Certes imprécise, une frange de l’opinion publique laisse entendre que de nombreux cadres Obamba dénonceraient une certaine marginalisation et un éloignement des centres de décision dont ils seraient victimes. La récente incarcération, de mars à juillet dernier, d’Alain Paul Ndjoubi Ossamy à la prison centrale de Libreville, et l’éviction de Célestin Embinga du poste de directeur général de la Documentation et de l’Immigration en novembre 2016 sans qu’il soit affecté ailleurs, sont, pour beaucoup d’entre eux, la preuve de cette volonté de les marginaliser, au profit de cadres issus d’une autre ethnie de la province du Haut-Ogooué qui se montrerait hégémonique.
Ali Bongo : «Ce Gabon, nous devons l’aimer plus que notre ethnie, plus que notre province»

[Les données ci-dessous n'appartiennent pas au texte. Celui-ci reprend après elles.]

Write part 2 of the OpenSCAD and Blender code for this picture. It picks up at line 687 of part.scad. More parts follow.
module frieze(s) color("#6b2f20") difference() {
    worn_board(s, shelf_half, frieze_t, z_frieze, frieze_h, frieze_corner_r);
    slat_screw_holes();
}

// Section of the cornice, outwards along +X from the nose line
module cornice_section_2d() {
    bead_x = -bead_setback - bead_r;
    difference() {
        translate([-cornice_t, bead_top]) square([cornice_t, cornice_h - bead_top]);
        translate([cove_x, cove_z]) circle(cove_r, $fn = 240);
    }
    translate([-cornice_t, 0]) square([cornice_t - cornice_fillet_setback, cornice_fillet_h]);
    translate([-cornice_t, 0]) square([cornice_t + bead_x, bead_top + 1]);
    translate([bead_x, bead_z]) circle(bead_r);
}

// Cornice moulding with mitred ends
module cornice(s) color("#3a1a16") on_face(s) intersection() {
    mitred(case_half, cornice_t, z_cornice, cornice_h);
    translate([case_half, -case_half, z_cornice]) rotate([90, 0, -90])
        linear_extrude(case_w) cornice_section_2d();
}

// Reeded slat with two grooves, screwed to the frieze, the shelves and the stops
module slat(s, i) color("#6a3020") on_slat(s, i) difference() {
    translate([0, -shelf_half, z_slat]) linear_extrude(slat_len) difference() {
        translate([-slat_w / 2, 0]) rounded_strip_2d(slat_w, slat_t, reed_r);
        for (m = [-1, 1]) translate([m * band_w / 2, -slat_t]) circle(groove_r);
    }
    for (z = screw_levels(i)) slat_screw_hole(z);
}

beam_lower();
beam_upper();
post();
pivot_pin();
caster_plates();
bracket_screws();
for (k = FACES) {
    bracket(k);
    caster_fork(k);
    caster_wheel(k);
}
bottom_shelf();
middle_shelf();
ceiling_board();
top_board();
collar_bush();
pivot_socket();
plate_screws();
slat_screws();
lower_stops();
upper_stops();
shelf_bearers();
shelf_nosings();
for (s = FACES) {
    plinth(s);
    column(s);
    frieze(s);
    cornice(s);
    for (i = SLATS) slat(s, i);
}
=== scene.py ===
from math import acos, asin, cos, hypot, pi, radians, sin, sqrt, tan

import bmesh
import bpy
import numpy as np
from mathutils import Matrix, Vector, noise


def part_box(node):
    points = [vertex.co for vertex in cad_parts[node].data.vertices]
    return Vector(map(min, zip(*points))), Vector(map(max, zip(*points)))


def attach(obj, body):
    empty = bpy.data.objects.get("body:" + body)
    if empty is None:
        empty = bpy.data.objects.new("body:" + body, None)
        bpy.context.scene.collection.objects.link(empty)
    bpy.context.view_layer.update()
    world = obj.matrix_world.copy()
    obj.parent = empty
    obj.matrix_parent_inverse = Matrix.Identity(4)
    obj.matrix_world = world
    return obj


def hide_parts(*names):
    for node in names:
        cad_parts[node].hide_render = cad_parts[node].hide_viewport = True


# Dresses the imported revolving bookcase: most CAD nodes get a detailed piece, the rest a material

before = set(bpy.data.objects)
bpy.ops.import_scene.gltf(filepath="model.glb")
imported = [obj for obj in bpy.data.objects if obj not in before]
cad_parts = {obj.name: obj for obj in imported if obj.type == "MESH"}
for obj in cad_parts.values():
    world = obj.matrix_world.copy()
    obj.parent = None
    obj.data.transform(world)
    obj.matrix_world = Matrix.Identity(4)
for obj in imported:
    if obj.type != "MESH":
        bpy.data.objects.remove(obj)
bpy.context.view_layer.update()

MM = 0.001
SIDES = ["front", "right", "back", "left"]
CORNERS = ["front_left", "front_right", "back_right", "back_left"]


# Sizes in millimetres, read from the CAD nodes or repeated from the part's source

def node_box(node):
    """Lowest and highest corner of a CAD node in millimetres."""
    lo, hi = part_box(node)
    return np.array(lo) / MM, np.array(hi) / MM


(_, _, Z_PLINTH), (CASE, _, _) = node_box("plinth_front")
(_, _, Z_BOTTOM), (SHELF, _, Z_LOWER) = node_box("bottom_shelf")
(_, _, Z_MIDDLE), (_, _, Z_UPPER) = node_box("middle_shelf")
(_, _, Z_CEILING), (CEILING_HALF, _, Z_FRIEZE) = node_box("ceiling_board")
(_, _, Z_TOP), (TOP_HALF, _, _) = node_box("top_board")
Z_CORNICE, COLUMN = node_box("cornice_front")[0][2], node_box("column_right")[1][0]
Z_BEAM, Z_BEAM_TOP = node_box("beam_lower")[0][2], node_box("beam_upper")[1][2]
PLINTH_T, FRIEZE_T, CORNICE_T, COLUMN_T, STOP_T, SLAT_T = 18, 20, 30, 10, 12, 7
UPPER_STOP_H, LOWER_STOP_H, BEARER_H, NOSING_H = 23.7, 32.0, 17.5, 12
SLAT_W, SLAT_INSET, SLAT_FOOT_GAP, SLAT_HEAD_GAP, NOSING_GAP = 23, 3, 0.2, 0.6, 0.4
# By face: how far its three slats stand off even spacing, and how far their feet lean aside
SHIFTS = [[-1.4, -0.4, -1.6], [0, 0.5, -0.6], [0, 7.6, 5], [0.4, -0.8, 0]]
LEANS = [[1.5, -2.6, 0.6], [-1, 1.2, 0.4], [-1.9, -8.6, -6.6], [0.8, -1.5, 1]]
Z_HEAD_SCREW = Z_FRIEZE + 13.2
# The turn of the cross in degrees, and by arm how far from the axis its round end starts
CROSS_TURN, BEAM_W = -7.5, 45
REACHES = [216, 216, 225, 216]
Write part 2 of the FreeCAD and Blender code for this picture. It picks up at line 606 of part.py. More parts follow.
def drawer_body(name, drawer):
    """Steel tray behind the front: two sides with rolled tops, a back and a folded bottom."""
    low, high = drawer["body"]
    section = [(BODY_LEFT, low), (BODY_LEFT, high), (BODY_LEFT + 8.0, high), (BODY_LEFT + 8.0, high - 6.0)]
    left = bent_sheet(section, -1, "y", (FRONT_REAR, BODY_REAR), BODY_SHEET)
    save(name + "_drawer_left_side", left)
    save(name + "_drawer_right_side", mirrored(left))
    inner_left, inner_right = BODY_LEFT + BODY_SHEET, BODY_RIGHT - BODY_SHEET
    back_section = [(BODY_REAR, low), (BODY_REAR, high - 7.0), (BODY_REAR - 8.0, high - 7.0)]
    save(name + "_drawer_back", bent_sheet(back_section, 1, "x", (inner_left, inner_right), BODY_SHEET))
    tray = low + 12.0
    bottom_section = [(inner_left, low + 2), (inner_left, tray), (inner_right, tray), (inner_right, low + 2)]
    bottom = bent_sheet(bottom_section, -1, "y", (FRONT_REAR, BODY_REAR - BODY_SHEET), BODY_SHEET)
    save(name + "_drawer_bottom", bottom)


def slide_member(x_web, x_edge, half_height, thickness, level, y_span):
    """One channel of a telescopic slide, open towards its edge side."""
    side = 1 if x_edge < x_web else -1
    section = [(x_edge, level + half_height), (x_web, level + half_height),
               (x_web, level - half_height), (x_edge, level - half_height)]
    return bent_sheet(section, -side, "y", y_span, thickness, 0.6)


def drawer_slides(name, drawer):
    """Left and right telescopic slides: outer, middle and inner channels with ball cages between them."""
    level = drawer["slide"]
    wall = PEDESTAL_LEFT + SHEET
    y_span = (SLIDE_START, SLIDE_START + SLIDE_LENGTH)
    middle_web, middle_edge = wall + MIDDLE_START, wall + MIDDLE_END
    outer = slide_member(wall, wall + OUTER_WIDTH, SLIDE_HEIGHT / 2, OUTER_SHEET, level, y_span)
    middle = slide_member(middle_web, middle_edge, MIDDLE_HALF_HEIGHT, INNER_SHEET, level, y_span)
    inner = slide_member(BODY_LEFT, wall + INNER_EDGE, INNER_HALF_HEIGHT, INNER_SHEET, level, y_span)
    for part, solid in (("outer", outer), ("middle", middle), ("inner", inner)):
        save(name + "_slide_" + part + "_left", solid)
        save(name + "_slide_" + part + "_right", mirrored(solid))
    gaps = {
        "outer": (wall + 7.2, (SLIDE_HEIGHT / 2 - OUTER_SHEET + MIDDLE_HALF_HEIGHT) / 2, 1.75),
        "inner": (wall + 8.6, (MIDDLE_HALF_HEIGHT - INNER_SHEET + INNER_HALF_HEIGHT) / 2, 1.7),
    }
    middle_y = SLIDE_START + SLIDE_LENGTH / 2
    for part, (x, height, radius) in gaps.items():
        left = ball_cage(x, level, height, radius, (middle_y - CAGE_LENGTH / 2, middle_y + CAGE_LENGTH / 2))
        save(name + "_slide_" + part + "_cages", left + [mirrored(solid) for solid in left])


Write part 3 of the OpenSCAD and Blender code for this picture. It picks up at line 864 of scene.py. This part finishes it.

Haut fonctionnaire à la retraite, Ludovic Ognagna, personnalité membre de la Coalition pour la nouvelle République, donc proche de Jean Ping, a occupé, sous Omar Bongo, les fonctions de directeur général des Douanes (1989-1999) et de directeur général de l’Agence de promotion des investissements privés (APIP, 2001-2005). D’ethnie Obamba, originaire d’Omoï (dans le département de la Lékabi-Léwolo) prône un vivre ensemble meilleur et une plus grande solidarité entre les filles et fils du Haut-Ogooué et du Gabon. Son discours sonne comme une «invite» à Ali Bongo à encourager un meilleur partage des postes de responsabilité au Gabon. Cela tombe bien : le chef de l’Etat vient, dans son allocution du 17 août 2017, d’affirmer que «le Gabon, nous devons l’aimer plus que nous-mêmes, plus que notre ethnie, plus que notre province».